Tax levy hike at 2 percent, 14 faculty positions would be cut
The Bethlehem Central School District on Wednesday, April 6, adopted an $86.8 million spending plan for the 2011-12 school year.
The proposal, which will go to voters May 17, calls for a 2 percent increase in the tax levy. The budget is $1.5 million less than the current year’s budget.
The school board has been approving various cuts for weeks now, including the closure of Clarksville Elementary School. Four teachers will be shed in that controversial move, but another 10 faculty positions will be cut elsewhere, in addition to other staffing reductions.

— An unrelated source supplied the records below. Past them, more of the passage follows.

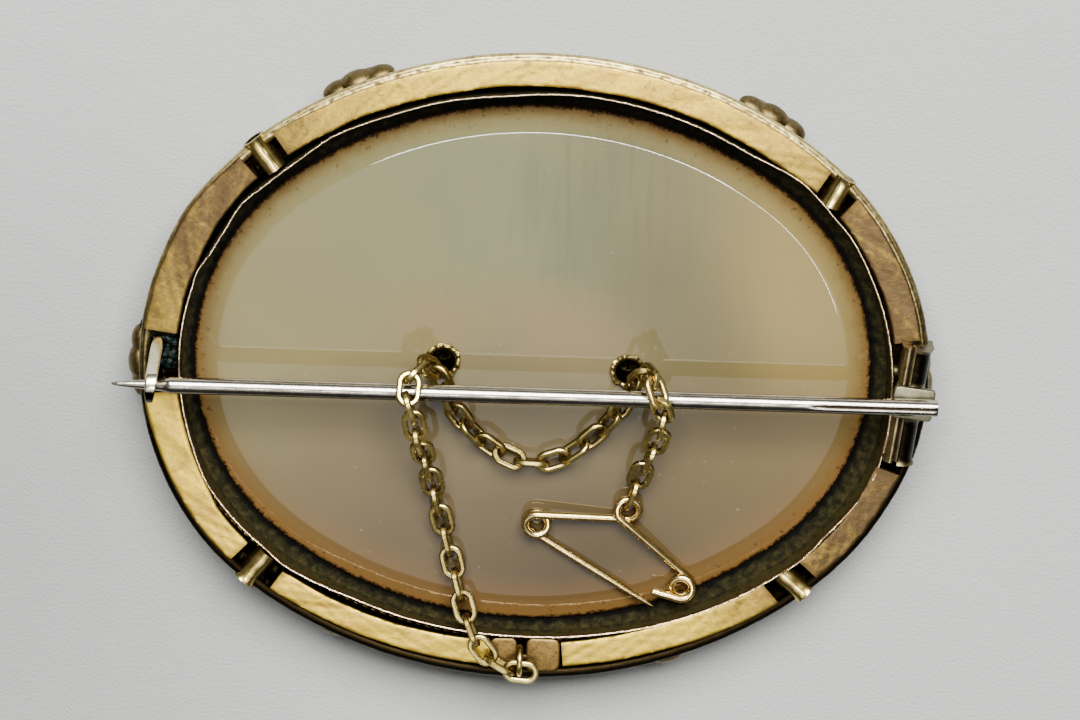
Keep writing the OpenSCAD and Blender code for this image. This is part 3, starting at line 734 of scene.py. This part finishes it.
def catch():
    """Flat strip that rises from its foot and curls over the stem."""
    shape = Shape()
    thick, width, leg, curl_steps = 0.42, 0.84, 3.45, 34
    mid_r = 0.88 + thick / 2
    start, turn = radians(29), radians(186)
    path = [(mid_r * cos(start) + d * sin(start), mid_r * sin(start) - d * cos(start))
            for d in np.linspace(leg, 0.2, 14)]
    path += arc_points(np.linspace(start, start + turn, curl_steps), mid_r)
    path = np.array([(CATCH_X, CATCH_Y + y, STEM_Z + z) for y, z in path])
    half_w = np.full(len(path), width / 2)
    half_w[:5] *= [0.45, 0.72, 0.88, 0.96, 1]
    round_stem = np.linspace(29, 215, curl_steps)
    half_w[-curl_steps:] *= np.interp(round_stem, [29, 70, 165, 215], [1, 1, 0.5, 0.3])
    base = rounded([(-1, -1), (1, -1), (1, 1), (-1, 1)], 0.35, 3)
    rings = []
    heading = np.gradient(path, axis=0)
    for p, d, w in zip(path, heading, half_w):
        d = d / np.linalg.norm(d)
        side = np.array([1, 0, 0])
        up = np.cross(side, d)
        rings.append([p + side * w * a + up * thick / 2 * b * (1 - 0.12 * a * a) for a, b in base])
    rings = np.array(rings)
    rings[..., 0] += 0.1 * (rings[..., 1] - CATCH_Y)
    # Painted shade: past the top of its curl, where it turns down beside and under the stem, the strip is
    # dark
    level = np.ones(len(rings))
    level[-curl_steps:] = np.interp(round_stem, [29, 84, 104, 215], [1, 1, 0.1, 0])
    shape.grid(rings, tone=level[:, None])
    foot = rounded([(-0.85, 0), (0.85, 0), (0.85, 1.2), (-0.85, 1.2)], 0.4, 4)
    centre = np.array([0, 0.6])
    rings = []
    for z, size in ((3.9, 1), (4.35, 1), (4.5, 0.9), (4.55, 0.7)):
        rings.append([(CATCH_X + x, 1.35 + y, z) for x, y in centre + (foot - centre) * size])
    # Its foot is painted dark, painted shade of the hollow it stands in
    shape.grid(np.array(rings), grime=1, tone=0.1)
    crust = Shape()
    rng = random.Random(4)
    for _ in range(80):
        y = rng.uniform(-0.3, 2.9)
        x = rng.uniform(-26.3 - 0.9 * max(0, y - 1.2), -25.35)
        size = rng.uniform(0.22, 0.5)
        turn = rng.uniform(0, 3.14)
        ahead = np.array([cos(turn), sin(turn), rng.uniform(-0.5, 0.5)])
        at = np.array([x, y, rng.uniform(3.7, 4.4)])
        crust.grid(petal(at, ahead, np.cross(UP, ahead), UP, size * 1.3, size * 0.8, size, 0.25))
    crust.piece("verdigris", crust_look, sharp=25)
    shape.piece("catch", catch_metal)


def chain_plate():
    """Two D-shaped plates joined by the bar that carries the chain's ring."""
    shape = Shape()
    for side, reach in ((-1, 2.3), (1, 2.75)):
        outline = rounded([(0.32, -22.62), (reach, -22.45), (reach, -20.05), (0.32, -20)], 0.6, 6)
        rings = []
        centre = outline.mean(0)
        for z, size in ((4.76, 0.97), (4.8, 1), (4.98, 1), (5.03, 0.96), (5.045, 0.86)):
            rings.append([(side * x - 0.3, y, z) for x, y in centre + (outline - centre) * size])
        level = np.array([0.3, 0.3, 0.4, 0.75, 0.75])[:, None]
        shape.grid(np.array(rings), grime=0.15, tone=level)
    bar = [[(x, -21.5 + 0.26 * cos(t), 4.9 + 0.14 * sin(t)) for t in circle(12)]
           for x in np.linspace(-0.5, 0.5, 5) - 0.3]
    shape.grid(np.array(bar), grime=0.5)
    shape.piece("chain_plate", plate_gilt)


# The bezel's edge: the outline's normal and how far in from the outline it stands
BEZEL_EDGE = [(10, -2.7), (24, -2.75), (36, -2.6), (41, -2.7), (53, -2.45), (60, -2.9), (70, -2.75),
              (84, -2.7), (94, -2.95), (102, -2.8), (110, -2.82), (118, -2.62), (124, -3), (131, -3.08),
              (138, -2.88), (145, -3.21), (152, -3.25), (157, -2.94), (161, -3.08), (175, -3.1),
              (190, -3.1), (200, -3), (209, -2.76), (230, -2.93), (235, -2.69), (245, -3.16), (268, -3.28),
              (281, -3.09), (287, -2.9), (295, -2.72), (312, -2.45), (320, -2.62), (334, -2.21),
              (337, -2.11), (346, -2.3), (355, -2.55)]


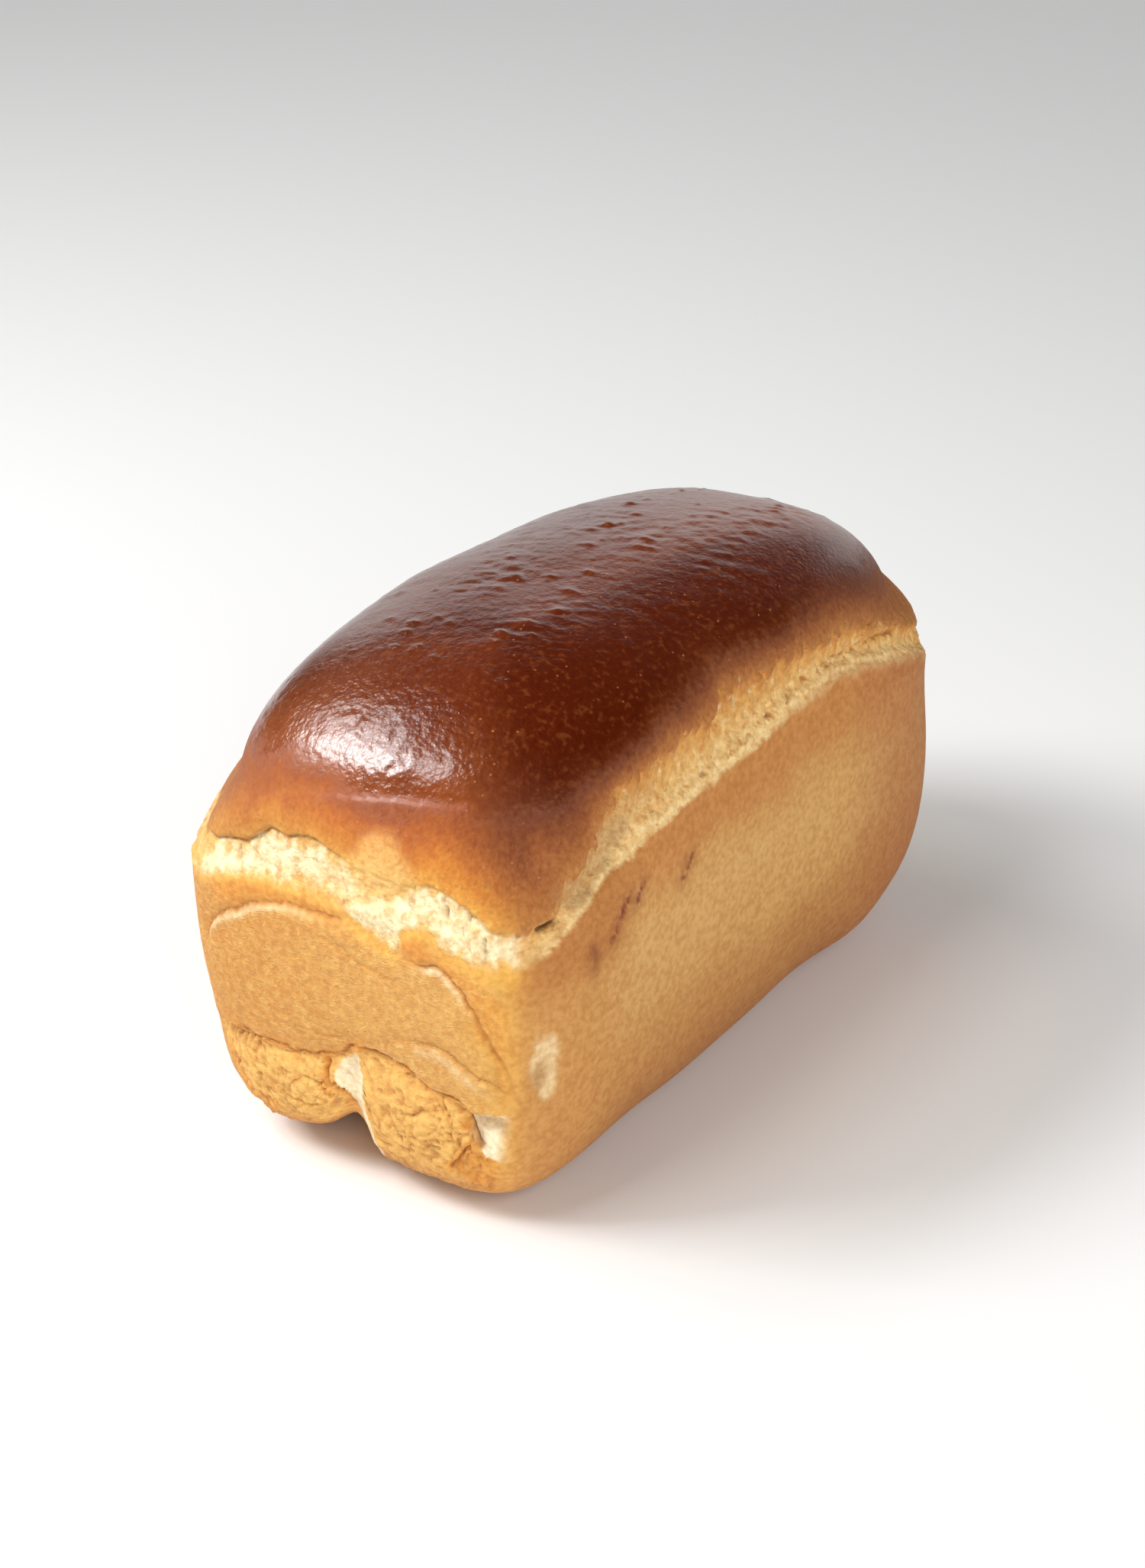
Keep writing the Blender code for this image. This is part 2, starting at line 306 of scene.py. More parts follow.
# How open the ends' step and crack are at the left, in the middle and at the right, and the
# places across an end between which that is blended.
STEP_OPEN = (0.7, 0.12, 0.45)
CRACK_OPEN = (0.8, 0.03, 0.55)
OPEN_PLACES = (-60, -1, 5, 21, 30, 38, 60)
# The hidden corner beside the near end tore less: from where, over how far and how much less.
CALM_X = -48
CALM_REACH = 24
CALM_ACROSS = 16
CALM_SHARE = 0.85


def end_share(normal):
    """How far a point belongs to an end of the loaf, from 0 on a long side to 1 on an end."""
    flat = normal[:, 0] ** 2 + normal[:, 1] ** 2 + 1e-9
    return normal[:, 0] ** 2 / flat


def heights(along, line):
    return np.interp(along, [a for a, _ in line], [b for _, b in line])


def wall_places(point):
    """Places along a long side and across an end, with those of the hidden walls mirrored."""
    x, y, _ = point.T
    return np.where(y < 0, x, MIRRORED * x), np.where(x < 0, y, MIRRORED * y)


def tear_lines(point, end):
    """Heights of the wall's top and of the dome crust's lower edge at each point."""
    along, across = wall_places(point)
    low = heights(along, SIDE_RIM) * (1 - end) + heights(across, END_RIM) * end
    high = heights(along, SIDE_EDGE) * (1 - end) + heights(across, END_EDGE) * end
    return low, high


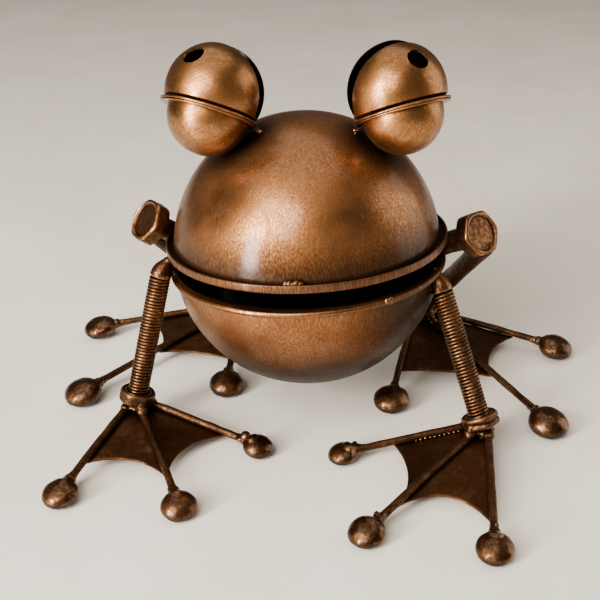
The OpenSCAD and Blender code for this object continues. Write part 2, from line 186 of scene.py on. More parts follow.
def field(points, size, seed):
    """Smooth lattice noise from -1 to 1 with features of this size."""
    p = np.asarray(points, float) / size + seed * 7.31
    cell = np.floor(p)
    f = p - cell
    u = f * f * (3 - 2 * f)
    total = np.zeros(len(p))
    for corner in product((0, 1), repeat=3):
        c = np.array(corner)
        h = np.sin((cell + c) @ SCATTER + seed) * SCATTER_BY
        value = 2 * (h - np.floor(h)) - 1
        total += value * np.prod(np.where(c == 1, u, 1 - u), axis=1)
    return total


def wobble(points, amount, size, seed):
    """Moves points by a smooth vector field, as hand work does."""
    points = np.asarray(points, float)
    return points + amount * np.stack([field(points, size, seed + k) for k in (1, 2, 3)], axis=1)


# ---------------------------------------------------------------- meshes
def skin(rings, closed=False):
    """Joins rings of equal size; a ring of one point is a pole."""
    verts, index, faces = [], [], []
    for ring in rings:
        index.append(np.arange(len(verts), len(verts) + len(ring)))
        verts.extend(np.asarray(ring, float))
    for a, b in zip(index, index[1:] + (index[:1] if closed else [])):
        n = max(len(a), len(b))
        if n == 1:
            continue
        for k in range(n):
            k2 = (k + 1) % n
            if len(a) == 1:
                faces.append((a[0], b[k], b[k2]))
            elif len(b) == 1:
                faces.append((a[k2], a[k], b[0]))
            else:
                faces.append((a[k], b[k], b[k2], a[k2]))
    return np.array(verts), faces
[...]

The assumed number of layoffs was much higher before the Bethlehem Central Teachers Association offered a partial pay freeze in the coming year. Other unions made similar concessions. The district also recently saw $465,000 in aid money returned in the final state budget, though it will still take a significant revenue hit year-to-year.
Anything helps, but we are still at a loss of about $2.3 million for our state aid funds, said Assistant Superintendent Jody Monroe.
The teaching reductions will mean fewer class sections and slightly increased average class sizes next year. Overall enrollment is projected to decrease, however.
The board did decide to return one teacher to the elementary level, making the total number of faculty cuts there seven. There was concern expressed by several parents at the meeting that class sizes at Elsmere Elementary would be too high, with classes of 26 and 27 students common. A combination classroom for grades 4 and 5 proposed for that school also drew negative comments.
`As an educator myself, those are high numbers…especially in the second grade,` said parent Chris Jansen, one of several in the audience who protested the class sizes at Elsmere.
Though it’s not definite what the exact effect of that teacher addition will be, Superintendent Michael Tebbano advised the board to adopt it.
`Adding the position will allow us to create a little more flexibility in the sections,` he said.
The closure of Clarksville was clearly still on the minds of many, and some members of the public asked the board to reconsider its 5-2 decision to shutter the school for an estimated $880,000 savings in next year’s budget.
New Scotland Councilman Douglas LaGrange read a letter to the board he said was on behalf of the Clarksville community, and argued the changing state aid situation and union concessions warrant a revisiting of the issue.
`The determination to close Clarksville Elementary on a budgetary considerations is no longer valid,` he said.
The board also on Wednesday reviewed the technology department’s budget for the coming year. It elected to restore $125,000 of funding to the technology replacement fund that had been cut out of this year’s budget (board members Matt Downey voted against this restoration, saying he’d prefer to see the item only partially refunded).
The district will not, however, be pursuing a `1:1 computing` program aimed at putting a laptop, smartphone or tablet device in the hands of most students. It had earlier in the year proposed putting to voters a bonding resolution to spend $8 million over five years to get that underway. That was pared back to a $500,000 item and later eliminated altogether.
The district will, however, make planned upgrades to the high school’s network over the summer and the school board will consider allowing students to bring their own wireless devices (like smartphones or tablets) to school next year.
`We do still need to upgrade our network…so we still will push forward, just in smaller steps, to have more technology access for our students and teachers,` Monroe said.
A few audience members during a public comment period said administrators should be let go to save teaching positions. One administrative position`the Clarksville principal`is reduced under the budget.
The district has four principals at the high school, three at the middle school and one at each elementary school, Tebbano said. He argued that’s fairly lean given BC’s student population.
`Cutting out more administrators than we have right now will seriously jeopardize our ability to do our jobs properly,` he said.